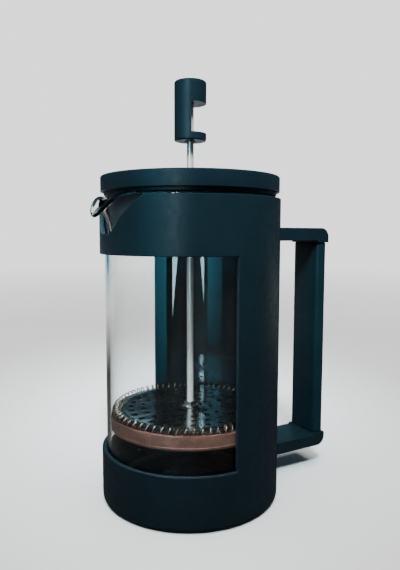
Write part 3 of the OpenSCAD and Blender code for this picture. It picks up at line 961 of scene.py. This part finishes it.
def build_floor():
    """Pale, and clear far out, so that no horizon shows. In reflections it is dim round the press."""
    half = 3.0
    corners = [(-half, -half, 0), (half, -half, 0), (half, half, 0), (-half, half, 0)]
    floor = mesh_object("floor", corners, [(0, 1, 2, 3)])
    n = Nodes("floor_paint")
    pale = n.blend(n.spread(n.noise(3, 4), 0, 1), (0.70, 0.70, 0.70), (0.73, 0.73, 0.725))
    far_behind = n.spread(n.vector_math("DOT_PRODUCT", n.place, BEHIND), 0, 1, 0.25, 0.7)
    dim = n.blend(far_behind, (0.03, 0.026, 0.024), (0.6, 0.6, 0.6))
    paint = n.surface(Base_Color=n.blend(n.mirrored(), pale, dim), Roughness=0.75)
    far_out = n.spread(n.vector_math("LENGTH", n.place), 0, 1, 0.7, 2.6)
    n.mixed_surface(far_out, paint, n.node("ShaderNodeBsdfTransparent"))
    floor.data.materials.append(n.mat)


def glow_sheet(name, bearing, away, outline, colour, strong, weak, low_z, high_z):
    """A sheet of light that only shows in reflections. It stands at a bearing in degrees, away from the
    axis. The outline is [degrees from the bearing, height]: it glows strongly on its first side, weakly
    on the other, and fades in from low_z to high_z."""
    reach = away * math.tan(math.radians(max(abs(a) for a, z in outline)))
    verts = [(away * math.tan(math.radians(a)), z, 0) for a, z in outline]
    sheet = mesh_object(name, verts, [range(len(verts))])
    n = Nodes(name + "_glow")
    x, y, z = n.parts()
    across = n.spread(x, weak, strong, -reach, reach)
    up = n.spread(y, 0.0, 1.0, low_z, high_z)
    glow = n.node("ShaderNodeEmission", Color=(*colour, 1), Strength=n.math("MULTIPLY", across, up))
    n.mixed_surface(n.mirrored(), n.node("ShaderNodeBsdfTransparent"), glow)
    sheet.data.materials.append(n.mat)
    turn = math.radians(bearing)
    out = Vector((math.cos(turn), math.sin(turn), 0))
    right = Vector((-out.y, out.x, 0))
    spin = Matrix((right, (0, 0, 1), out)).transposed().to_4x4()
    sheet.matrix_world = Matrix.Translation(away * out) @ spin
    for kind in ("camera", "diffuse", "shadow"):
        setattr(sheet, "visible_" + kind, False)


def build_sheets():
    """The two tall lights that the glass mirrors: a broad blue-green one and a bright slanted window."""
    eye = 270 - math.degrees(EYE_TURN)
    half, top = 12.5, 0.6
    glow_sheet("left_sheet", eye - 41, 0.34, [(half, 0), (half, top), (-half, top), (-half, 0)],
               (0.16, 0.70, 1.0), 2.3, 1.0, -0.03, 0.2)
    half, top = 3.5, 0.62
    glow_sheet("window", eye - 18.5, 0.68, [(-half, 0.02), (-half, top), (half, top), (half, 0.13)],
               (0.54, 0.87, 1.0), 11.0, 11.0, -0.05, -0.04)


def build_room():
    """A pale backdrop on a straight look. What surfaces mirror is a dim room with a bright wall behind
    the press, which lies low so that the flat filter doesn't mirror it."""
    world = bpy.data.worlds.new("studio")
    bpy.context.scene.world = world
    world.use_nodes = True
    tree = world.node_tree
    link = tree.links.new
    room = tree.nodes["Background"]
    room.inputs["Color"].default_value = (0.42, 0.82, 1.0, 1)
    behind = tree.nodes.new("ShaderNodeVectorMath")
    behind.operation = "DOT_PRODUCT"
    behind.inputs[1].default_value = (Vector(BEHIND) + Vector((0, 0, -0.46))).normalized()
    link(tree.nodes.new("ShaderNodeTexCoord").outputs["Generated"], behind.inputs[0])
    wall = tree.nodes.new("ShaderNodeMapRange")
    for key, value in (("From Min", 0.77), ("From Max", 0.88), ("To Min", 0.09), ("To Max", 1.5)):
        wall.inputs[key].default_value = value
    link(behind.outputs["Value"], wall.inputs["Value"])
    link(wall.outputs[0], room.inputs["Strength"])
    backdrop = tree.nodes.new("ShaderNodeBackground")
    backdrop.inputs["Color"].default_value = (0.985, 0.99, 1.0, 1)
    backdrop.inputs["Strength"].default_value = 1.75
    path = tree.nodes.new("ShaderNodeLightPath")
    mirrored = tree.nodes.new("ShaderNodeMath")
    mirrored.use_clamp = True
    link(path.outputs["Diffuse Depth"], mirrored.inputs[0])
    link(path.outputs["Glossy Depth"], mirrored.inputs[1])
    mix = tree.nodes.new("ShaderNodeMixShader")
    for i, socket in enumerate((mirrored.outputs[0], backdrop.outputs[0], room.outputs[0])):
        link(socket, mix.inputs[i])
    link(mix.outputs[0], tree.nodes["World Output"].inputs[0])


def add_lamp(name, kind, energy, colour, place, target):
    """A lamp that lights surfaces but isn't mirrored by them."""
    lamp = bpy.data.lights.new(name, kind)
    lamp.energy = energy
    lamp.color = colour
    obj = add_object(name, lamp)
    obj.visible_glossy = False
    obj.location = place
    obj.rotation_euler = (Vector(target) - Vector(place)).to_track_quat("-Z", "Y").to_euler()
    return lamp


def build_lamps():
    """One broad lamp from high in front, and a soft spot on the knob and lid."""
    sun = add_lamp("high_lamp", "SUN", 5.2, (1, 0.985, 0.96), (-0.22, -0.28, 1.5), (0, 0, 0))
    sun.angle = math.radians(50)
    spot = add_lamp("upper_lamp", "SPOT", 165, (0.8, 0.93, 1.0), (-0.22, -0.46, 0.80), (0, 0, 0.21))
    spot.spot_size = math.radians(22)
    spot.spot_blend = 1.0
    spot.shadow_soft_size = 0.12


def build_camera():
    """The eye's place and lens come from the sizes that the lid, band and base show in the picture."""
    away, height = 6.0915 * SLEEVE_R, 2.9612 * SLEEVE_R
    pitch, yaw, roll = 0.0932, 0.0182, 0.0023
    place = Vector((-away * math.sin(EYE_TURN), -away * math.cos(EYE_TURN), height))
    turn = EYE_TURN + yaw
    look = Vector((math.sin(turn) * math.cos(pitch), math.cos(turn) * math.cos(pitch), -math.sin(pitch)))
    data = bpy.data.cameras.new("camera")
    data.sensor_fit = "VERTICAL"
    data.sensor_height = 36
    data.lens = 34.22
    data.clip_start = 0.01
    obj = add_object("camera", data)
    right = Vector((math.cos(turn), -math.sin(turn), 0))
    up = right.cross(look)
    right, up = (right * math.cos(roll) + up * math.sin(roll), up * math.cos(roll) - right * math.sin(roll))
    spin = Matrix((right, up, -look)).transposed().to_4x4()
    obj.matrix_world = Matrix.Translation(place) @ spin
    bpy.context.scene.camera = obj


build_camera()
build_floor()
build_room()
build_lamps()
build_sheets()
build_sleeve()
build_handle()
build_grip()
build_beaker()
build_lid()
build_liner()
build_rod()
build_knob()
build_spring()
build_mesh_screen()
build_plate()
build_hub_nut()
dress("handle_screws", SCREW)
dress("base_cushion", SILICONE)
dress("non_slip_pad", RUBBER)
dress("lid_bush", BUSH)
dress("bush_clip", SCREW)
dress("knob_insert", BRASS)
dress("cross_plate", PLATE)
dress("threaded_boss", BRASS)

-- -- --

Instructions for the task
Repeat the material in full, exactly as it stands.

Task result
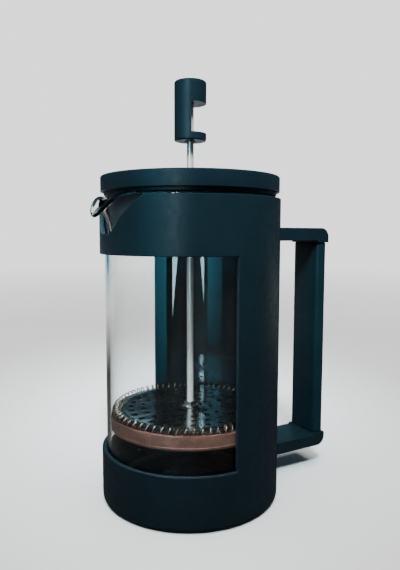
Write part 3 of the OpenSCAD and Blender code for this picture. It picks up at line 961 of scene.py. This part finishes it.
def build_floor():
    """Pale, and clear far out, so that no horizon shows. In reflections it is dim round the press."""
    half = 3.0
    corners = [(-half, -half, 0), (half, -half, 0), (half, half, 0), (-half, half, 0)]
    floor = mesh_object("floor", corners, [(0, 1, 2, 3)])
    n = Nodes("floor_paint")
    pale = n.blend(n.spread(n.noise(3, 4), 0, 1), (0.70, 0.70, 0.70), (0.73, 0.73, 0.725))
    far_behind = n.spread(n.vector_math("DOT_PRODUCT", n.place, BEHIND), 0, 1, 0.25, 0.7)
    dim = n.blend(far_behind, (0.03, 0.026, 0.024), (0.6, 0.6, 0.6))
    paint = n.surface(Base_Color=n.blend(n.mirrored(), pale, dim), Roughness=0.75)
    far_out = n.spread(n.vector_math("LENGTH", n.place), 0, 1, 0.7, 2.6)
    n.mixed_surface(far_out, paint, n.node("ShaderNodeBsdfTransparent"))
    floor.data.materials.append(n.mat)


def glow_sheet(name, bearing, away, outline, colour, strong, weak, low_z, high_z):
    """A sheet of light that only shows in reflections. It stands at a bearing in degrees, away from the
    axis. The outline is [degrees from the bearing, height]: it glows strongly on its first side, weakly
    on the other, and fades in from low_z to high_z."""
    reach = away * math.tan(math.radians(max(abs(a) for a, z in outline)))
    verts = [(away * math.tan(math.radians(a)), z, 0) for a, z in outline]
    sheet = mesh_object(name, verts, [range(len(verts))])
    n = Nodes(name + "_glow")
    x, y, z = n.parts()
    across = n.spread(x, weak, strong, -reach, reach)
    up = n.spread(y, 0.0, 1.0, low_z, high_z)
    glow = n.node("ShaderNodeEmission", Color=(*colour, 1), Strength=n.math("MULTIPLY", across, up))
    n.mixed_surface(n.mirrored(), n.node("ShaderNodeBsdfTransparent"), glow)
    sheet.data.materials.append(n.mat)
    turn = math.radians(bearing)
    out = Vector((math.cos(turn), math.sin(turn), 0))
    right = Vector((-out.y, out.x, 0))
    spin = Matrix((right, (0, 0, 1), out)).transposed().to_4x4()
    sheet.matrix_world = Matrix.Translation(away * out) @ spin
    for kind in ("camera", "diffuse", "shadow"):
        setattr(sheet, "visible_" + kind, False)


def build_sheets():
    """The two tall lights that the glass mirrors: a broad blue-green one and a bright slanted window."""
    eye = 270 - math.degrees(EYE_TURN)
    half, top = 12.5, 0.6
    glow_sheet("left_sheet", eye - 41, 0.34, [(half, 0), (half, top), (-half, top), (-half, 0)],
               (0.16, 0.70, 1.0), 2.3, 1.0, -0.03, 0.2)
    half, top = 3.5, 0.62
    glow_sheet("window", eye - 18.5, 0.68, [(-half, 0.02), (-half, top), (half, top), (half, 0.13)],
               (0.54, 0.87, 1.0), 11.0, 11.0, -0.05, -0.04)


def build_room():
    """A pale backdrop on a straight look. What surfaces mirror is a dim room with a bright wall behind
    the press, which lies low so that the flat filter doesn't mirror it."""
    world = bpy.data.worlds.new("studio")
    bpy.context.scene.world = world
    world.use_nodes = True
    tree = world.node_tree
    link = tree.links.new
    room = tree.nodes["Background"]
    room.inputs["Color"].default_value = (0.42, 0.82, 1.0, 1)
    behind = tree.nodes.new("ShaderNodeVectorMath")
    behind.operation = "DOT_PRODUCT"
    behind.inputs[1].default_value = (Vector(BEHIND) + Vector((0, 0, -0.46))).normalized()
    link(tree.nodes.new("ShaderNodeTexCoord").outputs["Generated"], behind.inputs[0])
    wall = tree.nodes.new("ShaderNodeMapRange")
    for key, value in (("From Min", 0.77), ("From Max", 0.88), ("To Min", 0.09), ("To Max", 1.5)):
        wall.inputs[key].default_value = value
    link(behind.outputs["Value"], wall.inputs["Value"])
    link(wall.outputs[0], room.inputs["Strength"])
    backdrop = tree.nodes.new("ShaderNodeBackground")
    backdrop.inputs["Color"].default_value = (0.985, 0.99, 1.0, 1)
    backdrop.inputs["Strength"].default_value = 1.75
    path = tree.nodes.new("ShaderNodeLightPath")
    mirrored = tree.nodes.new("ShaderNodeMath")
    mirrored.use_clamp = True
    link(path.outputs["Diffuse Depth"], mirrored.inputs[0])
    link(path.outputs["Glossy Depth"], mirrored.inputs[1])
    mix = tree.nodes.new("ShaderNodeMixShader")
    for i, socket in enumerate((mirrored.outputs[0], backdrop.outputs[0], room.outputs[0])):
        link(socket, mix.inputs[i])
    link(mix.outputs[0], tree.nodes["World Output"].inputs[0])


def add_lamp(name, kind, energy, colour, place, target):
    """A lamp that lights surfaces but isn't mirrored by them."""
    lamp = bpy.data.lights.new(name, kind)
    lamp.energy = energy
    lamp.color = colour
    obj = add_object(name, lamp)
    obj.visible_glossy = False
    obj.location = place
    obj.rotation_euler = (Vector(target) - Vector(place)).to_track_quat("-Z", "Y").to_euler()
    return lamp


def build_lamps():
    """One broad lamp from high in front, and a soft spot on the knob and lid."""
    sun = add_lamp("high_lamp", "SUN", 5.2, (1, 0.985, 0.96), (-0.22, -0.28, 1.5), (0, 0, 0))
    sun.angle = math.radians(50)
    spot = add_lamp("upper_lamp", "SPOT", 165, (0.8, 0.93, 1.0), (-0.22, -0.46, 0.80), (0, 0, 0.21))
    spot.spot_size = math.radians(22)
    spot.spot_blend = 1.0
    spot.shadow_soft_size = 0.12


def build_camera():
    """The eye's place and lens come from the sizes that the lid, band and base show in the picture."""
    away, height = 6.0915 * SLEEVE_R, 2.9612 * SLEEVE_R
    pitch, yaw, roll = 0.0932, 0.0182, 0.0023
    place = Vector((-away * math.sin(EYE_TURN), -away * math.cos(EYE_TURN), height))
    turn = EYE_TURN + yaw
    look = Vector((math.sin(turn) * math.cos(pitch), math.cos(turn) * math.cos(pitch), -math.sin(pitch)))
    data = bpy.data.cameras.new("camera")
    data.sensor_fit = "VERTICAL"
    data.sensor_height = 36
    data.lens = 34.22
    data.clip_start = 0.01
    obj = add_object("camera", data)
    right = Vector((math.cos(turn), -math.sin(turn), 0))
    up = right.cross(look)
    right, up = (right * math.cos(roll) + up * math.sin(roll), up * math.cos(roll) - right * math.sin(roll))
    spin = Matrix((right, up, -look)).transposed().to_4x4()
    obj.matrix_world = Matrix.Translation(place) @ spin
    bpy.context.scene.camera = obj


build_camera()
build_floor()
build_room()
build_lamps()
build_sheets()
build_sleeve()
build_handle()
build_grip()
build_beaker()
build_lid()
build_liner()
build_rod()
build_knob()
build_spring()
build_mesh_screen()
build_plate()
build_hub_nut()
dress("handle_screws", SCREW)
dress("base_cushion", SILICONE)
dress("non_slip_pad", RUBBER)
dress("lid_bush", BUSH)
dress("bush_clip", SCREW)
dress("knob_insert", BRASS)
dress("cross_plate", PLATE)
dress("threaded_boss", BRASS)